As for the rest of the Platonic corpus, the volume's coverage is tilted heavily to the group of works often regarded as belonging to Plato's later period. Apart from the Republic, the dialogues that receive chapters of their own are the Parmenides, Theaetetus, Sophist, Timaeus and Philebus. The justification given is that "[t]hese dialogues are especially rich and complex philosophically; they also pursue particular topics systematically and in detail." One might quibble with both aspects of that claim. To name just a few of the obvious candidates, the Cratylus, Phaedo, and Laws are arguably as detailed and systematic as what is on the list. And dialogues like the Gorgias, Protagoras, and Phaedrus are certainly rich enough to merit chapters of their own. In fact, the combination of literary and philosophical complexity in the latter works might make them especially suited for chapters discussing the ways in which our perspective on their philosophical themes is enriched by an appreciation of the dramatic form in which those themes are explored. As Professor Fine is careful to note in her introduction, the reader can find discussions of all the above-mentioned works in other chapters of the book. Yet one cannot help but think that the selection of dialogues receiving independent chapters is guided partly by a sense of the relative philosophical importance of those works. Be that as it may, the Handbook will surely be of the greatest value to advanced students and scholars wanting a broad overview of certain themes followed by a sustained examination of philosophical issues in the "later" dialogues.

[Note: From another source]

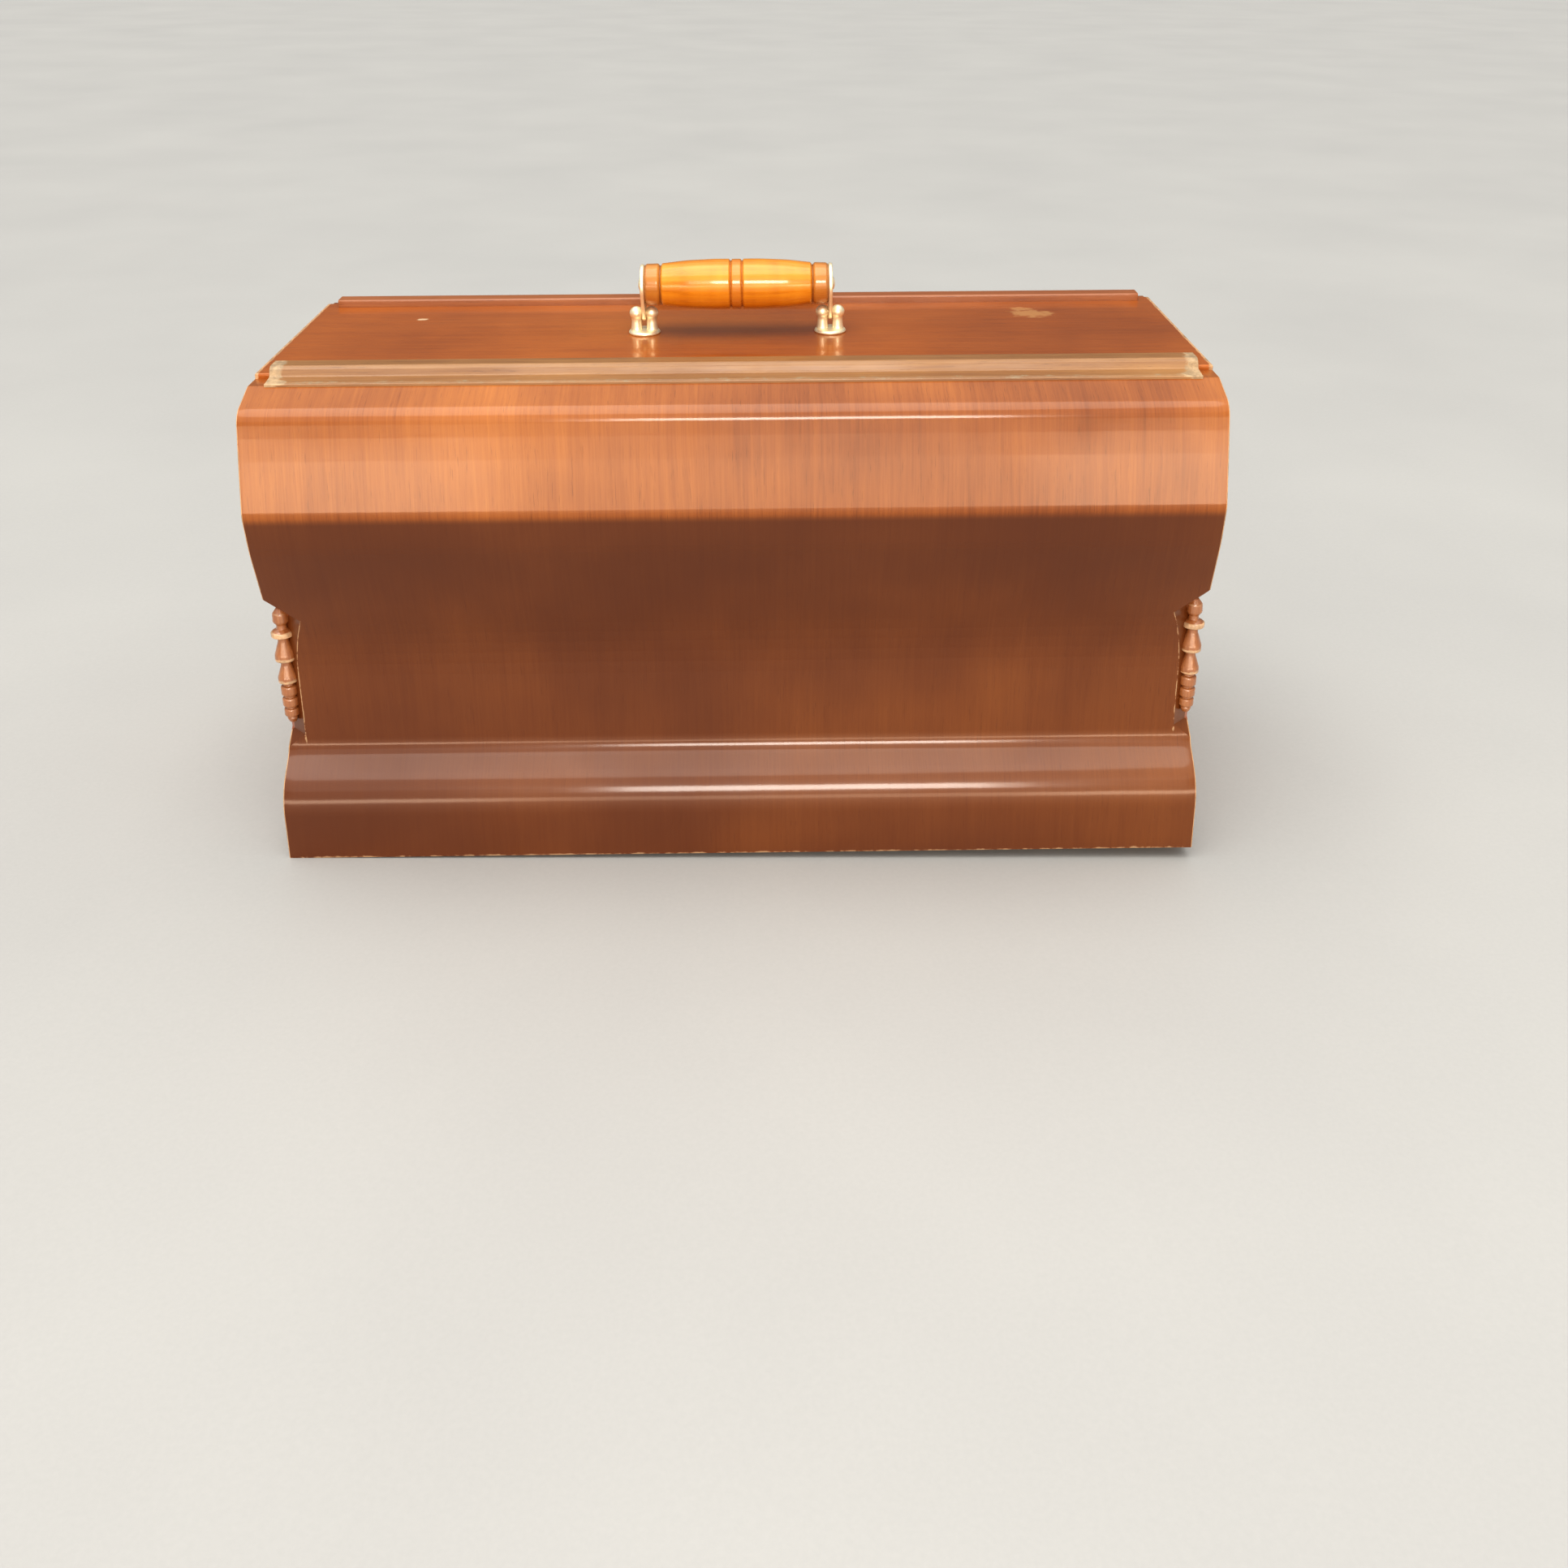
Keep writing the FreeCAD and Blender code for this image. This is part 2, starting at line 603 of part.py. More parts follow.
batten = box("handle_batten_blank", -78, 78, -22, 22, UNDER - c("batten_t"), UNDER)
node("handle_batten", cut("handle_batten", batten,
     [cylinder("batten_bore_%d" % i, c("stud_rad", 1, 0.15), 20, c("post_x", s), 0, UNDER - 15, "z") for i, s in enumerate((-1, 1))]))


# --------------------------------------------------------------------- columns
def column(label, sx, sy, room):
    """Split turning: a ball, a thin disc, two cone beads and a cluster of small beads."""
    body = new_body(label + "_turning")
    sk = new_sketch(body, "XZ_Plane", label + "_profile")
    R = "column_rad"
    prof = [
        (E(0), E(80.0), None),
        (E(2.2), E(80.0), E(0.8)), (E(3.3), E(82.6), E(0.8)), (E(2.7), E(84.0), E(0.4)),
        (E(4.5), E(84.6), E(0.9)), (E(4.5), E(89.0), E(0.9)), (E(3.2), E(89.6), E(0.3)),
        (E(3.2), E(90.6), E(0.3)), (E(4.9), E(91.2), E(1.2)), (E(4.9), E(96.2), E(1.2)), (E(3.3), E(96.9), E(0.3)),
        (E(3.3), E(97.9), E(0.3)), (E(5.0), E(98.6), E(1.4)), (E(5.0), E(104.2), E(1.4)), (E(3.2), E(105.0), E(0.4)),
        (E(3.2), E(106.6), E(0.4)), (c(R, 1, -0.9), E(107.3), E(1.0)), (c(R, 1, -1.0), E(110.6), E(2.4)),
        (E(3.2), E(118.6), E(3.0)), (E(3.1), E(121.0), E(0.5)),
        (c(R, 1, -0.6), E(121.9), E(1.0)), (c(R, 1, -0.7), E(125.6), E(2.6)),
        (E(3.4), E(134.0), E(3.0)), (E(3.2), E(136.2), E(0.5)),
        (c(R, 1, -1.6), E(137.2), E(0.4)), (c(R), E(138.2), E(0.5)), (c(R), E(140.6), E(0.5)),
        (c(R, 1, -1.6), E(141.8), E(0.4)), (E(3.2), E(142.8), E(0.4)),
        (E(3.0), E(145.2), E(0.5)), (E(4.9), E(147.6), E(2.2)), (E(4.7), E(152.8), E(2.6)),
        (E(2.0), E(156.4), E(1.0)), (E(0), E(156.4), None),
    ]
    loop(sk, prof)
    revolve(body, sk)
    place(body, (HALF_L - c("column_inset")) * sx, (HALF_D - c("neck_off") - c("column_inset")) * sy, Z)
    # the turning is kept only inside the notch, so it sits on the flat and under the stop
    split = doc.addObject("Part::Common", label)
    split.Base, split.Tool = body, room
    return split


for sx, sy, nm in ((-1, -1, "front_left"), (1, -1, "front_right"), (-1, 1, "back_left"), (1, 1, "back_right")):
    node("column_" + nm, column("column_" + nm, sx, sy, notch[nm]))

# ---------------------------------------------------------------------- handle
PIVOT = TOP + c("pivot_up")
AXIS = PIVOT + c("arm_long")

grip = new_body("handle_grip_turning")
sk = new_sketch(grip, "XZ_Plane", "grip_profile")
gr, ge = "grip_rad", "grip_end_rad"


def side_profile(s):
    return [
        (c("grip_half", s), c(ge, 1, -1.2), E(0.6)),
        (c("grip_half", s, -1.4 * s), c(ge), E(1.4)),
        (c("grip_half", s, -8.6 * s), c(ge, 1, 0.25), E(1.6)),
        (c("grip_half", s, -9.9 * s), c(ge, 1, -1.35), E(0.4)),
        (c("grip_half", s, -11.2 * s), c(ge, 1, 0.3), E(0.6)),
        (c("grip_half", s, -26.0 * s), c(gr, 1, -0.75), E(60.0)),
        (E(14.0 * s), c(gr), E(60.0)),
        (E(4.6 * s), c(gr), E(0.6)),
        (E(3.5 * s), c(gr, 1, -1.2), E(0.3)),
        (E(2.5 * s), c(gr, 1, -0.1), E(0.6)),
    ]


right = side_profile(1)
left = list(reversed(side_profile(-1)))
loop(sk, [(c("grip_half", -1), c("rod_rad"), None), (c("grip_half"), c("rod_rad"), None)] + right + left)
revolve(grip, sk, "H_Axis")
place(grip, 0, 0, AXIS)
grip.Label = "handle_grip"
node("handle_grip", grip)

rod = new_body("handle_rod")
sk = new_sketch(rod, "XZ_Plane", "rod_profile")
end = E(0, grip_half=1, arm_t=1)
rr = "rod_rad"
loop(sk, [(-(end + 1.7), E(0), None), (end + 1.7, E(0), None), (end + 1.7, E(1.3), E(0.5)), (end + 1.0, E(3.6), E(0.7)), (end, E(4.3), None),
          (end, c(rr), None), (-end, c(rr), None),
          (-end, E(4.3), None), (-(end + 1.0), E(3.6), E(0.7)), (-(end + 1.7), E(1.3), E(0.5))])
revolve(rod, sk, "H_Axis")
place(rod, 0, 0, AXIS)
node("handle_rod", rod)


def arm(label, s):
    """Flat strap: a round eye as large as the grip's end, a waist and a small pivot eye."""
    body = new_body(label + "_strap")
    sk = new_sketch(body, "YZ_Plane", label + "_outline")
    a, b, l = D["arm_eye_rad"], D["arm_foot_rad"], D["arm_long"]
    # tangent line between the two eyes
    th = math.asin((a - b) / l)
    y0, z0 = b * math.cos(th), -b * math.sin(th)
    y1, z1 = a * math.cos(th), l - a * math.sin(th)
    big = sk.addGeometry(Part.ArcOfCircle(Part.Circle(V(0, l, 0), V(0, 0, 1), a), -th, math.pi + th))
    small = sk.addGeometry(Part.ArcOfCircle(Part.Circle(V(0, 0, 0), V(0, 0, 1), b), math.pi + th, 2 * math.pi - th))
    lr = sk.addGeometry(Part.LineSegment(V(y0, z0, 0), V(y1, z1, 0)))
    ll = sk.addGeometry(Part.LineSegment(V(-y1, z1, 0), V(-y0, z0, 0)))
    for one, po, two, pt in ((small, 2, lr, 1), (lr, 2, big, 1), (big, 2, ll, 1), (ll, 2, small, 1)):
        sk.addConstraint(Sketcher.Constraint("Tangent", one, po, two, pt))
    sk.addConstraint(Sketcher.Constraint("Coincident", small, 3, -1, 1))
    sk.addConstraint(Sketcher.Constraint("PointOnObject", big, 3, -2))
    for kind, args, cell in (("DistanceY", (-1, 1, big, 3), "arm_long"), ("Radius", (big,), "arm_eye_rad"), ("Radius", (small,), "arm_foot_rad")):
        k = sk.addConstraint(Sketcher.Constraint(kind, *args, D[cell]))
        sk.renameConstraint(k, cell)
        sk.setExpression("Constraints." + cell, "dims." + cell)
    pad(body, sk, c("arm_t"), midplane=True)
    x = E(0, grip_half=1, arm_t=0.5) * s
    place(body, x, 0, PIVOT)
    return cut(label, body, [
        cylinder(label + "_rod_hole", c("rod_rad"), 10, x - 5, 0, AXIS, "x"),
        cylinder(label + "_pin_hole", E(0, pin_rad=1, pin_play=1), 10, x - 5, 0, PIVOT, "x")])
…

That is not to say that the volume will be of negligible value for other readers. Questions of scope aside, the quality of the individual contributions is quite high, reflecting some of the best recent work on Plato's philosophy. And the volume contains valuable resources for new readers of Plato as well as for seasoned students. Especially important in this regard are the three framing pieces that open the collection. Malcolm Schofield's "Plato in his Time and Place" is a gem of incisive exposition: in a "series of snapshots" (36) of Plato's place in the intellectual currents of his day, it offers a concise and thoughtfully balanced perspective on Plato's influences and intellectual relationships. (Particularly valuable for the student are the judicious suggestions for further reading contained in the footnotes.) T. H. Irwin's "The Platonic Corpus" is similarly informative, this time as regards issues relating to the composition, dissemination and transmission of the dialogues. Since the essay covers a lot of ground about which it is difficult for the non-scholar to learn, it should be required reading for all new readers of Plato's work.1 Finally, Mary Margaret McCabe's "Plato's Ways of Writing" offers a nuanced and wide-ranging discussion of the relation between the argumentative content of the dialogues and their "frames," or dramatic settings. McCabe illustrates her view as to the intimate relation between "picture" and "frame" with examples drawn from throughout the Platonic corpus. This makes her essay useful reading for students interested in all aspects of Plato's thought. Indeed, McCabe's essay is the only one to address directly the significance of the dramatic form of the dialogues, and it will therefore be crucial reading for those inspired by the recent upsurge of interest in the "literary" aspects of Plato's thought.
Among the ten topical studies that follow, some adhere to the divisions of contemporary academic philosophy (epistemology, metaphysics, philosophy of language, ethics) and some track themes that figure prominently in Plato's thought (the soul, love, education and art). The studies are predominantly "analytic" in character, reflecting the focus on argumentative analysis that constitutes the mainstream among English-speaking scholars. Several of these studies are less immediately accessible than the framework chapters, either because they refer to a wide range of dialogues that they treat in highly selective fashion, or else because they engage closely with issues whose broader significance may not be immediately evident to the student. But at their best, the topical essays offer compelling overviews of their subjects -- ones that neatly frame the scholarly debates while encouraging a return to the dialogues with new avenues for exploration.
The six chapters on individual dialogues are of similarly high quality. In them, one finds a sampling of some of the most thoughtful recent scholarship on Plato's epistemology, logic and metaphysics. (These chapters also offer a useful orientation to the now-overwhelming secondary literature.) The inclusion of this material makes the volume especially attractive as a companion work for a course focusing closely on themes in Plato's mature thought. The volume closes with two pieces dealing with ancient reactions to Plato's theories: Christopher Shields focuses on Aristotle's confrontation with the theory of Forms, while Charles Brittain offers an detailed introduction to the later tradition (c. 100-600 C.E.) of Platonist philosophy. Both treatments are rich, though perhaps a little too brief given the complexities of their subject matter. But in view of the long shadows that those subsequent traditions have cast over the interpretation of Plato, there are good reasons for including a discussion of them in the volume and for exposing students -- at least graduate students -- to some of their intricacies.
The book is handsomely produced and is virtually free of typographical errors. It helpfully prints footnotes to the essays at the bottom of the page, and it offers an "Index Locorum" and an "Index Nominum" as well as a general index. The bibliography at the end of the volume is an updated version of the bibliography in Fine's earlier edited collection Plato (OUP, 2000). It is a useful but not a failsafe guide to the recent literature. One minor criticism: the volume's running heads would have been much more useful had the left-side (verso) heading printed the name of a given essay's author, rather than merely repeat the title of the volume throughout.
1. Late in his chapter, Irwin defends the "standard" division of the dialogues into early, middle, and late, and he ends with some reflections on whether the thought of Plato may be found in the pronouncements of Socrates. Much of this material will be controversial, but Irwin argues forcefully for his conclusions. And he ends precisely where one should, by recognizing the need, in treating these issues, for reflection on the philosophical content of the dialogues.